Okay, I'm convinced. In case it helps someone else, here is how I now understand your argument.

We have an agent written in some program. Because the agent is a computer program, and because our 1st-order logic can handle recursion, we can write down a wff [w(x)], with one free variable x, such that, for any action-constant X, [w(X)] is a theorem if and only if the agent does v(X).

[ETA: Vladimir points out that it isn't handling recursion alone that suffices. Nonetheless, a theory like PA or ZFC is apparently powerful enough to do this. I don't yet understand the details of how this works, but it certainly seems very plausible to me.]

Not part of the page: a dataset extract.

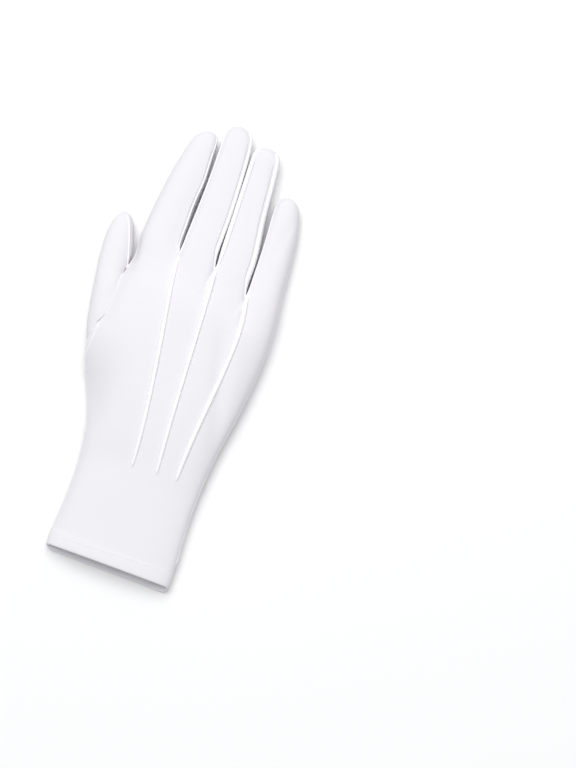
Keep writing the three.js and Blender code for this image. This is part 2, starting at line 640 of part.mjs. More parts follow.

In particular, if the agent goes through a sequence of operations that conclude with the agent doing v(X), then that sequence of operations can be converted systematically into a proof of [w(X)]. Conversely, if [w(X)] is a theorem, then it has a proof that can be reinterpreted as the sequence of operations that the agent will carry out, and which will conclude with the agent doing v(X).

The wff [w(x)] also has the property that, given two constant U and V, [w(U) & w(V)] entails [U = V].

Now, the agent's axiom system includes [w(A)], where A is a constant symbol. Thus, if the agent does v(X), then [w(A)] and [w(X)] are both theorems, so we must have that [A=X] is a theorem.

Comment author: Vladimir_Nesov 09 October 2010 08:42:43AM *  0 points [-]

This works (although "because our 1st-order logic can handle recursion" is not it, etc.). (Note that "[w(X)] is a theorem of T if and only if X is as we need" is weak T-representability, while I cited the strong kind, that also guarantees [~w(X)] being a theorem if X is not as we need.)

Comment author: Tyrrell_McAllister 09 October 2010 03:05:43PM 0 points [-]

(although "because our 1st-order logic can handle recursion" is not it, etc.).

That was there because of this line from your post: "The theory should provide sufficient tools to define recursive functions and/or other necessary concepts."

Comment author: Vladimir_Nesov 09 October 2010 03:12:06PM *  0 points [-]

Doesn't make it an explanatory sufficient condition to conclude what you did: I object to your use of "because".